**EXERCISE REQUIREMENTS**
Reproduce the top of the data verbatim, through and including the line that contains "foot_material = foot_surface()".

**DATA EXTRACT**
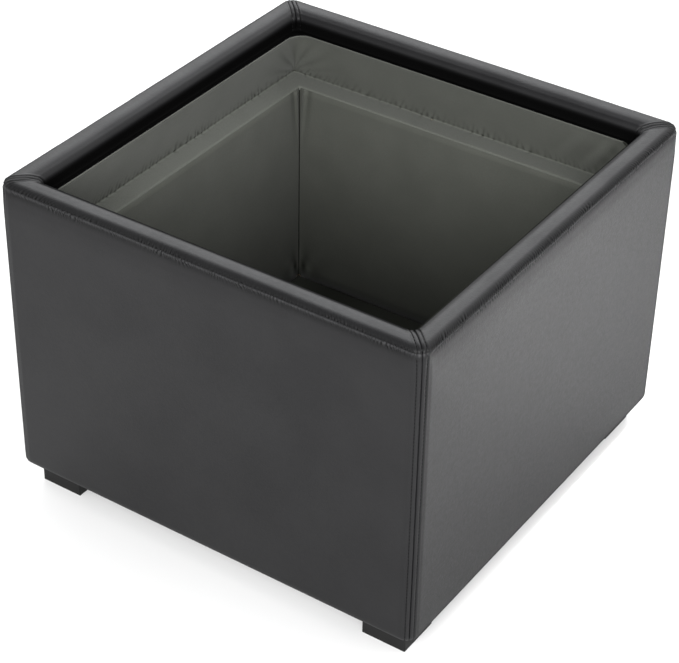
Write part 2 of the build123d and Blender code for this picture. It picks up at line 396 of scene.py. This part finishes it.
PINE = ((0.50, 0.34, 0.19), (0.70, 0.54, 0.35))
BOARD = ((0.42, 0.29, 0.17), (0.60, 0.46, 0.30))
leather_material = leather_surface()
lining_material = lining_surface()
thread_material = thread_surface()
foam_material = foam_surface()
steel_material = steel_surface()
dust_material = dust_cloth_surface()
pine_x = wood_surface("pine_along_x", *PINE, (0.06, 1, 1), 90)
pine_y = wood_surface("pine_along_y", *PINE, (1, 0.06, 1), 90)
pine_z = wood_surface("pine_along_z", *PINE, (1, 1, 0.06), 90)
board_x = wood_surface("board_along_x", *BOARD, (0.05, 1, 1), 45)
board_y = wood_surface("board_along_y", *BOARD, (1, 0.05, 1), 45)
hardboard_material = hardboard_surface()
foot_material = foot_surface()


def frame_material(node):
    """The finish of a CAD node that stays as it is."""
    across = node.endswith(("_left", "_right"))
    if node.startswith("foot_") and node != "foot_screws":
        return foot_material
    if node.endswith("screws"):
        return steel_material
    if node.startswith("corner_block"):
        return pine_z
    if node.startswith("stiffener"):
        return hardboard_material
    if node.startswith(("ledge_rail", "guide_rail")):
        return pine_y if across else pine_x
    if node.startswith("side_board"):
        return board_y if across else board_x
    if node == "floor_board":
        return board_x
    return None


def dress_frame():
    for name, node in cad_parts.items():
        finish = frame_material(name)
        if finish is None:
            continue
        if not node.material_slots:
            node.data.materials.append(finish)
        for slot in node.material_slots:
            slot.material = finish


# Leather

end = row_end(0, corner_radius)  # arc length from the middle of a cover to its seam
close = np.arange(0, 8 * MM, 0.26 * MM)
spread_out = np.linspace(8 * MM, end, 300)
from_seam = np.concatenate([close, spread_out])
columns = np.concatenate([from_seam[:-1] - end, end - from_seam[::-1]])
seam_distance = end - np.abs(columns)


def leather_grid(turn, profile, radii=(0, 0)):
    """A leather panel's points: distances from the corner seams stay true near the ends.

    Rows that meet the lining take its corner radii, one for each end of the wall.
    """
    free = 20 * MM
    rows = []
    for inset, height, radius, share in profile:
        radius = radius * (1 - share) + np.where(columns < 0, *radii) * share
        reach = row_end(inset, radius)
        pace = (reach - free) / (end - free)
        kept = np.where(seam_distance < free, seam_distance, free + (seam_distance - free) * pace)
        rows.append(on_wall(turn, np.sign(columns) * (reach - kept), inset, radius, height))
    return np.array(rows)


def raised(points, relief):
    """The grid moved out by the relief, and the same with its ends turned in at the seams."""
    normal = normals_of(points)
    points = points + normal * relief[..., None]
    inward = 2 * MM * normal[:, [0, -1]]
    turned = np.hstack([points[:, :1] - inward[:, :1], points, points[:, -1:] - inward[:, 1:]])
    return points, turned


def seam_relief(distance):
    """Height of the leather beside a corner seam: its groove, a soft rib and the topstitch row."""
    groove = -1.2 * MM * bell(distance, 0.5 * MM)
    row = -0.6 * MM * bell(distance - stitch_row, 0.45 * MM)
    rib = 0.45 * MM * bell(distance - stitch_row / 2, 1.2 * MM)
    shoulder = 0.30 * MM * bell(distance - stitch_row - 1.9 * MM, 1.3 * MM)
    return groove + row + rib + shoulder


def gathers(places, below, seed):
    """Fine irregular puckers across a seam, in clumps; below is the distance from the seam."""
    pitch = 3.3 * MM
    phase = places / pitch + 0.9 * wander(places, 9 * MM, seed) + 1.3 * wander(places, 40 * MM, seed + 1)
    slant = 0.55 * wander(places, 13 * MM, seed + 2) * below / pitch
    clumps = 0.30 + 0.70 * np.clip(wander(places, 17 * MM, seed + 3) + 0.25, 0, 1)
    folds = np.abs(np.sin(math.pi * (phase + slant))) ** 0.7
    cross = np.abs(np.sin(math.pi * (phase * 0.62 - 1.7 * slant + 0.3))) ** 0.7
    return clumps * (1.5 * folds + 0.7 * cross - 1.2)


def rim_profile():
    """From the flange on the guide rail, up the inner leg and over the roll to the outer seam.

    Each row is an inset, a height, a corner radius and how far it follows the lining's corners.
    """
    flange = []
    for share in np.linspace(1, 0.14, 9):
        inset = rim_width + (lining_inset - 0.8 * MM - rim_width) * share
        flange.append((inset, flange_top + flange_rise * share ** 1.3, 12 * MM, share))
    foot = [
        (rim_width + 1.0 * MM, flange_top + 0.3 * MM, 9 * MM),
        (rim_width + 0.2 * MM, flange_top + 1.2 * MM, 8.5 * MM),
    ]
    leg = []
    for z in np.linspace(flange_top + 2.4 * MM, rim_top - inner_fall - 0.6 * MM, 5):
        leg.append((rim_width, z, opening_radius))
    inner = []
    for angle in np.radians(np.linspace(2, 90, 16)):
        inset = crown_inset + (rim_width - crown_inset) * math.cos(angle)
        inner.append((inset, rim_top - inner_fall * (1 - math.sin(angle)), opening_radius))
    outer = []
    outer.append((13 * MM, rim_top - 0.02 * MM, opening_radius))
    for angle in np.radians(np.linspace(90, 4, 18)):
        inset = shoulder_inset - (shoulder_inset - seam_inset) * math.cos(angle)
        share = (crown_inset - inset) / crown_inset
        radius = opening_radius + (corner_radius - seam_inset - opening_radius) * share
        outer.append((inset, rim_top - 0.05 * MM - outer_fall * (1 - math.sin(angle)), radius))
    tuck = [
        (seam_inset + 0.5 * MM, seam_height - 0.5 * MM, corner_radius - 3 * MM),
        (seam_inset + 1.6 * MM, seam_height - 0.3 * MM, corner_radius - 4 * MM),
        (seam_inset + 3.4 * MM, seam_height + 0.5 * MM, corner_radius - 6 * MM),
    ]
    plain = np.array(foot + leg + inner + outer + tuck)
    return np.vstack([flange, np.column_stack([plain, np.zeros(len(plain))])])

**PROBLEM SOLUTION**
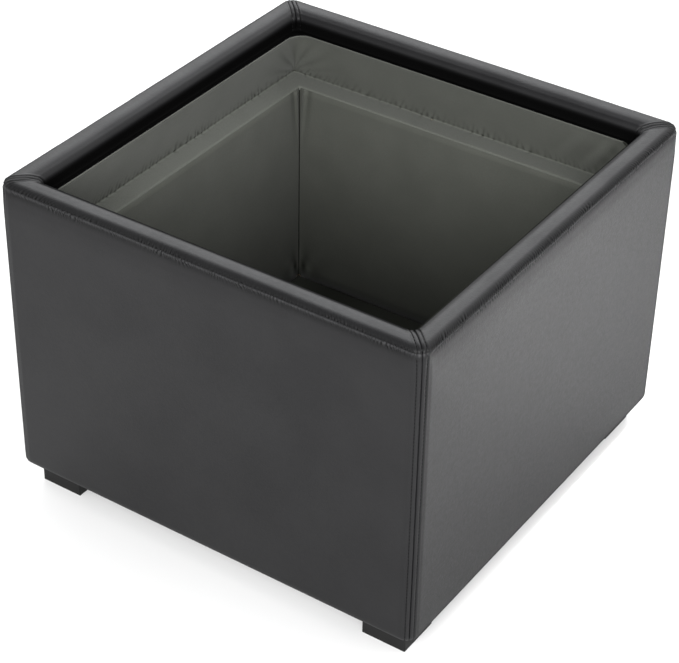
Write part 2 of the build123d and Blender code for this picture. It picks up at line 396 of scene.py. This part finishes it.
PINE = ((0.50, 0.34, 0.19), (0.70, 0.54, 0.35))
BOARD = ((0.42, 0.29, 0.17), (0.60, 0.46, 0.30))
leather_material = leather_surface()
lining_material = lining_surface()
thread_material = thread_surface()
foam_material = foam_surface()
steel_material = steel_surface()
dust_material = dust_cloth_surface()
pine_x = wood_surface("pine_along_x", *PINE, (0.06, 1, 1), 90)
pine_y = wood_surface("pine_along_y", *PINE, (1, 0.06, 1), 90)
pine_z = wood_surface("pine_along_z", *PINE, (1, 1, 0.06), 90)
board_x = wood_surface("board_along_x", *BOARD, (0.05, 1, 1), 45)
board_y = wood_surface("board_along_y", *BOARD, (1, 0.05, 1), 45)
hardboard_material = hardboard_surface()
foot_material = foot_surface()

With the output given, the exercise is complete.